The witness of a prison slaying that sent Wilkerson to a life-time jail sentence recanted his story which eventually lead to Wilkerson’s freedom as long as he wouldn’t sue for wrongful conviction. Now Wilkerson travels and speaks and people listen in amazement to a victim of a system that kept him in solitary confinement for 29 years and a total of 31 years in jail. If one stops to consider the psychological implications of spending half a lifetime alone in a small cell 23 hours of each day, it’s difficult to imagine how sanity may be retained.

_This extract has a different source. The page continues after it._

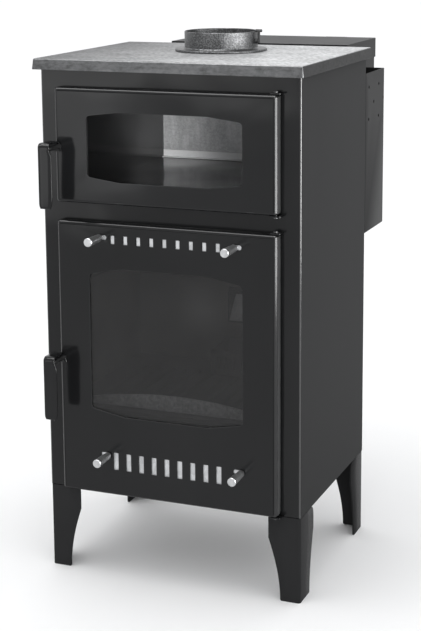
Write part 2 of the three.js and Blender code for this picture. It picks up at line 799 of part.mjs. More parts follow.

Robert King Wilkerson is not only lucid, he’s a powerful speaker who triggers the imagination and hope. When asked how he kept his sanity, Wilkerson states that it was his innocence, that although he was in prison, he wasn’t going to allow prison get in him, his love to think, to dream, dream as a form of talking to himself. He also had lots of nightmares, but the dreams out-shined the nightmares.

In closed-cell restriction (ccr), prisoners are not allowed to speak, so talking to oneself in the cell and out loud to other prisoners during the one hour time out of the cell became a method of contestation and protest. “We weren’t going to let anyone from keep us from talking, no matter how many times they’d write us up. We’d tell them to write us up…” In talking about the power of voice, Wilkerson quotes his fellow Panther inmate Herman Wallace – “The deeper they bury me, the louder my voice becomes.”

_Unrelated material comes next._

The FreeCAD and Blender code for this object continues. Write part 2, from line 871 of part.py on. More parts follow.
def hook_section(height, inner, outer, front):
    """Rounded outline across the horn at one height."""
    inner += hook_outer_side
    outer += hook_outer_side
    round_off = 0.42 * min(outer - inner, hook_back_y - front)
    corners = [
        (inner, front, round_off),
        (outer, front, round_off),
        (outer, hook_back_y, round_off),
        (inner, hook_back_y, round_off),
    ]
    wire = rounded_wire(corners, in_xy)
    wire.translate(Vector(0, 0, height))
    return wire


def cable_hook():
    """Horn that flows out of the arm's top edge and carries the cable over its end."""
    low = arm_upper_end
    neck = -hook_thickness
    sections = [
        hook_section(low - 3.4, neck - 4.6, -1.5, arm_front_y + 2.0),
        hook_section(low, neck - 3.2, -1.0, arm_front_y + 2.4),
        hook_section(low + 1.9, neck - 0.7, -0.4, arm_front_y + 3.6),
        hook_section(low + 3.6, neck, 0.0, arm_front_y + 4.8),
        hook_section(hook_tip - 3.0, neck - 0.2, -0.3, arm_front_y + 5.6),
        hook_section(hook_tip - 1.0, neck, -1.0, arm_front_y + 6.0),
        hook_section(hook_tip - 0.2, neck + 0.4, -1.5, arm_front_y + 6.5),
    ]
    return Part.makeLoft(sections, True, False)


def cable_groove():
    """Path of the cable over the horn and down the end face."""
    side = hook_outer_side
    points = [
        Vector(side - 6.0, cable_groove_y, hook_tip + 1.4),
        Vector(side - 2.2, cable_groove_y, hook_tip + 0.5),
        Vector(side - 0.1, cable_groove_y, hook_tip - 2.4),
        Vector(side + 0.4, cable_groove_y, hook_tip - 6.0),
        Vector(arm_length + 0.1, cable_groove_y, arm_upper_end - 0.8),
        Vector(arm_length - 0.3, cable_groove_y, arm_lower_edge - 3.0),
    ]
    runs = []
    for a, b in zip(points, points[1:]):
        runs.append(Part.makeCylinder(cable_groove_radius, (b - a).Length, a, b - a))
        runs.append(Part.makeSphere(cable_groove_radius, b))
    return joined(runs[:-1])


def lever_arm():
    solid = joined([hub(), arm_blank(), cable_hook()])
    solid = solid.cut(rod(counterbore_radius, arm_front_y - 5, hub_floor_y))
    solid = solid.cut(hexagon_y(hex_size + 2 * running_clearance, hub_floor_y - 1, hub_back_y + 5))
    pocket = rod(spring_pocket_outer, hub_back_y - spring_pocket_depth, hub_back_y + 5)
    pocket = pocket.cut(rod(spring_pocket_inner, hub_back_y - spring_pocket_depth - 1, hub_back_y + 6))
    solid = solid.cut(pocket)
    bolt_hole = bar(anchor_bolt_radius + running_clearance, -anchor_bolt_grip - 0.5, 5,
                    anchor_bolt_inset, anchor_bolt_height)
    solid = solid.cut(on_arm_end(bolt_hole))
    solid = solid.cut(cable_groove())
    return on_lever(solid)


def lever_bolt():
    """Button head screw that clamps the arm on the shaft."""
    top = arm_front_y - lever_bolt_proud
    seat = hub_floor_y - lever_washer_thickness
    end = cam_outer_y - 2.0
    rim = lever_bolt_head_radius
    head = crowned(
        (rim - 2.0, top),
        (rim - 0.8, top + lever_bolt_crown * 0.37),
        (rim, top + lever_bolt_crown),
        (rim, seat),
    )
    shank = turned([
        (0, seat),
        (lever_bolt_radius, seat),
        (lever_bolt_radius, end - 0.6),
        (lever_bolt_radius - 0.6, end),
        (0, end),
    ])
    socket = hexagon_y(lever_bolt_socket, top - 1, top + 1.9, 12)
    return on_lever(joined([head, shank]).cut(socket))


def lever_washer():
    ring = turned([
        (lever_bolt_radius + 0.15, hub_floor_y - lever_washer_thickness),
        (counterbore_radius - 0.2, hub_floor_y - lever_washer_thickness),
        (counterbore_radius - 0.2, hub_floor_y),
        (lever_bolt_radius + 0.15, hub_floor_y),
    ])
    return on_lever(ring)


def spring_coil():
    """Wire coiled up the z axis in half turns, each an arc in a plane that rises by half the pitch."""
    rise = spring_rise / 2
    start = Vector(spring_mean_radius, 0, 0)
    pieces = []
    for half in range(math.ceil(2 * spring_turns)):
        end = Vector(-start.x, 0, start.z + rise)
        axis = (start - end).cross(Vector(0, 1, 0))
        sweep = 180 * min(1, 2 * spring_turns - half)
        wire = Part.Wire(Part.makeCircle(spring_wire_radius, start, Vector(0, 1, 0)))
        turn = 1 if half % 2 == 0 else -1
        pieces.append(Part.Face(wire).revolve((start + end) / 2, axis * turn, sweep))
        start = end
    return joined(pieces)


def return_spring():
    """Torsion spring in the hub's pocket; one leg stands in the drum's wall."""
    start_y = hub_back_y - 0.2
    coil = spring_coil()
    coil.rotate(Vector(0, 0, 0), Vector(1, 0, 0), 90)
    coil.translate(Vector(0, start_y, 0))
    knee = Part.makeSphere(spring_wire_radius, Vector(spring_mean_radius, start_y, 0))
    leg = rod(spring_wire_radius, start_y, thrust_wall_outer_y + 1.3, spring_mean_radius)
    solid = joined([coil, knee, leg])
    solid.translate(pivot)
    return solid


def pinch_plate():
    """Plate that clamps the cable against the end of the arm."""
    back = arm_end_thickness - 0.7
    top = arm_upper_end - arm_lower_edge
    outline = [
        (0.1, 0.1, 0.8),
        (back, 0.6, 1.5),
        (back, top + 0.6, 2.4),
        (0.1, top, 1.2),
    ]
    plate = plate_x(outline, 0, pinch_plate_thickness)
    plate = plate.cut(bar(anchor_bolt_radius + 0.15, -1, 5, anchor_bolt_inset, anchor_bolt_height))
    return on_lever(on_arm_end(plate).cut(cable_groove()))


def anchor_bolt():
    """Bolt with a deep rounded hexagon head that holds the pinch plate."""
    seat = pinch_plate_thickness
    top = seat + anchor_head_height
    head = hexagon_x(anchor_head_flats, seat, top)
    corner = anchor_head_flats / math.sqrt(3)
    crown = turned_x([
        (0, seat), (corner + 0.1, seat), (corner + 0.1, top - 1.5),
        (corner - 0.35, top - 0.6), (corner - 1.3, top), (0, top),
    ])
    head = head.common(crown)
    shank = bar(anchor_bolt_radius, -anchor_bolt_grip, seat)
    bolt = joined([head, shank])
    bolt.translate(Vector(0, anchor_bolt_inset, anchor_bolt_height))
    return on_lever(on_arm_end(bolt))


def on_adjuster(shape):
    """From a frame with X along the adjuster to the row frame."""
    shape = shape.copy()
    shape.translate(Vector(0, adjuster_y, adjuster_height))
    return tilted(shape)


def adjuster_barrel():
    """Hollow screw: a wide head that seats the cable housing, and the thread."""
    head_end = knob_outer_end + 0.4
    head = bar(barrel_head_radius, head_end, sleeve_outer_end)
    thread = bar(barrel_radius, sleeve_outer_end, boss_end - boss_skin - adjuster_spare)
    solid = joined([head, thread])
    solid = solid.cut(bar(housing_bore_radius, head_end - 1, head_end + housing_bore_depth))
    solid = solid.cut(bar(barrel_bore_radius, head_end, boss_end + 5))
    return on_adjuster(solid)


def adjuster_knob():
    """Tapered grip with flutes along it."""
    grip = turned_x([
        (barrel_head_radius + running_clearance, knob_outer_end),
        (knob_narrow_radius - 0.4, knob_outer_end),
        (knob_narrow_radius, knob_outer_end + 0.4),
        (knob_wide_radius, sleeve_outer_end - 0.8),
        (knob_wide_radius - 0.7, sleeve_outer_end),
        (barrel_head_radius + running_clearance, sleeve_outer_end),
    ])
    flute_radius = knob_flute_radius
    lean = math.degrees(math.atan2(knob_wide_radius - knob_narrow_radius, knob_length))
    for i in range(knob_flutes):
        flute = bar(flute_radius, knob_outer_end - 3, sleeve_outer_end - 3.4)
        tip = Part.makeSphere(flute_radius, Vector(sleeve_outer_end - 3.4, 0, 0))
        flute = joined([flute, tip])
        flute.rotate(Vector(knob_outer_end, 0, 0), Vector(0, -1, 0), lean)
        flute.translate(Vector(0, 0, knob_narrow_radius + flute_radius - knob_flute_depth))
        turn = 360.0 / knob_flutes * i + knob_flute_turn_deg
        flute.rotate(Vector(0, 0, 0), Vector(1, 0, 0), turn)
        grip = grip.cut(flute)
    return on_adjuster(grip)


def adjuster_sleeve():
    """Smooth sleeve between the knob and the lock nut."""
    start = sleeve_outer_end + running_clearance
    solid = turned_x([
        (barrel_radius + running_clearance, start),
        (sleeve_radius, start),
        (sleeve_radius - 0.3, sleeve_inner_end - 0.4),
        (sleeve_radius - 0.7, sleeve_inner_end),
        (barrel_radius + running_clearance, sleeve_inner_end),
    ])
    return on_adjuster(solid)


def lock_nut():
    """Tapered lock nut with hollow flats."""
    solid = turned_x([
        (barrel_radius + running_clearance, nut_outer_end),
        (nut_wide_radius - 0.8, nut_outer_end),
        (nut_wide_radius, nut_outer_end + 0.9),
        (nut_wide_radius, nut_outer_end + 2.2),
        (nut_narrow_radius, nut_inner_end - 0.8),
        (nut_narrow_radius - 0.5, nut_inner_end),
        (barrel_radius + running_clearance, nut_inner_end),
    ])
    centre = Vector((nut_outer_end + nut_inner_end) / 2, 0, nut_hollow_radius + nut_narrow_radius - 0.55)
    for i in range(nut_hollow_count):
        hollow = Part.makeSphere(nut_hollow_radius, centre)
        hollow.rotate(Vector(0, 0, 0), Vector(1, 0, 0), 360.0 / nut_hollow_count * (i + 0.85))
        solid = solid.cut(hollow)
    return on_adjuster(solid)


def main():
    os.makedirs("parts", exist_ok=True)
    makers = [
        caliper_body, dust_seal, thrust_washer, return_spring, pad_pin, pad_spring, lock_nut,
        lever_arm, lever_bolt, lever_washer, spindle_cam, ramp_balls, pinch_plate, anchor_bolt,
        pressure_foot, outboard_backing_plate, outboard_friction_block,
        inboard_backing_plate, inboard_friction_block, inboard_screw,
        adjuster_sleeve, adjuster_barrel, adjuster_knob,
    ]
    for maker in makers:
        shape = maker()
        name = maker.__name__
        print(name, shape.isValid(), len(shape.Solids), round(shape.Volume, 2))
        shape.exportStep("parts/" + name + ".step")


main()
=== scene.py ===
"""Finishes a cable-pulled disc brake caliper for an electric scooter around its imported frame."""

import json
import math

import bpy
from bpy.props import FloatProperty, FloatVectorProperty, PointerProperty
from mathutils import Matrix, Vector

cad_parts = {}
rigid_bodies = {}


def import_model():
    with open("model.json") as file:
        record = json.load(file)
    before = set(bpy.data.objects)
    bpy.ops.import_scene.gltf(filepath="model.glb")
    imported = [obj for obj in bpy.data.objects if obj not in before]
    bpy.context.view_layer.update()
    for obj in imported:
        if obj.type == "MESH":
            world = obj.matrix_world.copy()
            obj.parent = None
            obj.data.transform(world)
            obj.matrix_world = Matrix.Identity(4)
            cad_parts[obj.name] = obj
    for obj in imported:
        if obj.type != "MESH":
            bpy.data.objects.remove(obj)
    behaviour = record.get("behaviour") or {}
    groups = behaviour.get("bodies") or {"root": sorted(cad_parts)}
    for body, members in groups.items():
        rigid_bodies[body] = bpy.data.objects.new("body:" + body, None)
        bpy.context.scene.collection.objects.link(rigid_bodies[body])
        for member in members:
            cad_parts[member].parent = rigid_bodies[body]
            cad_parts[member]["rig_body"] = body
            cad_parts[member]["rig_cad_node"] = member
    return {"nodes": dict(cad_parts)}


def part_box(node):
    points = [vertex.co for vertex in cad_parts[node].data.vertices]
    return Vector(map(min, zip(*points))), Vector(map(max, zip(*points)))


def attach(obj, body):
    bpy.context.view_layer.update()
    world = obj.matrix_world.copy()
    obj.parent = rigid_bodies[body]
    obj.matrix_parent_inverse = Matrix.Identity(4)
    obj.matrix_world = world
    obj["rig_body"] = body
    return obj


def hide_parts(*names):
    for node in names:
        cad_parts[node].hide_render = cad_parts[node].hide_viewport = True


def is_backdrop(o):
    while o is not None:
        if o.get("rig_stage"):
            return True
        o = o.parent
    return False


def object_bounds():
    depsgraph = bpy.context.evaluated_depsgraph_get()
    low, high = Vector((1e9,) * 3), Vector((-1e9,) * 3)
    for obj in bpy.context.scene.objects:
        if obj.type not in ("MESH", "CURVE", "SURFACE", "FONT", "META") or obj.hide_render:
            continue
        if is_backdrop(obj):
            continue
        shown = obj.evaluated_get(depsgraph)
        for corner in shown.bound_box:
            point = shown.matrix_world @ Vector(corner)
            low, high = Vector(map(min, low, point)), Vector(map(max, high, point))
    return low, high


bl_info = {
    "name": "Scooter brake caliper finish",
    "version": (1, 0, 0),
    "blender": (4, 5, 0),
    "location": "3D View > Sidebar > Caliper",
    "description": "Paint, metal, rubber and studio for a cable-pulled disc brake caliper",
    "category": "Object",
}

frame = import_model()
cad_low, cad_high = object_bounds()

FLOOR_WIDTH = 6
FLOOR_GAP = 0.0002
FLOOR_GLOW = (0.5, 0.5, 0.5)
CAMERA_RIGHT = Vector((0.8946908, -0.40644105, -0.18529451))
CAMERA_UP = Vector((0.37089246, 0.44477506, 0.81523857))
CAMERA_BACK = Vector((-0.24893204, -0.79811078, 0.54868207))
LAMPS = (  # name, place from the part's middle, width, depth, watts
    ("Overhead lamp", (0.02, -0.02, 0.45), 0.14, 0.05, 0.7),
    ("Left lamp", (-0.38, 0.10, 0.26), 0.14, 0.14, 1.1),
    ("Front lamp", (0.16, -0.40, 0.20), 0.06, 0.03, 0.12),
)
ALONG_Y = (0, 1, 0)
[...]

When asked about the purpose of art and activism, Wilkerson states “thay you can use your hand, you can use your talent… to tell a story, a work of art can encompass a great deal.” His point being that art may be a very powerful means for change in our society. However when Rigo 23 was asked about his practice as an artist and activist, he stated that it’s “hard to not be overcome with a sense of futility, get overwhelmed with distractions and that he has left art to try to get something undone and from Robert to learn how to deal.” Rigo 23’s “One Tree” mural in San Francisco that points to a single tree next to the highway South of Market is amongst one of my favorite public works, so hopefully he’ll return to art in some way. Although when the curator who moderated the panel isn’t familiar with Act Up’s long time, powerful logo – the pink triangle over the phrase “Silence = Death”, one can’t help but question the point of activism in today’s Art World.

Documentary filmmaker, Jimmy O’Halligan is working on a film about the Angola 3; preview is available on youtube.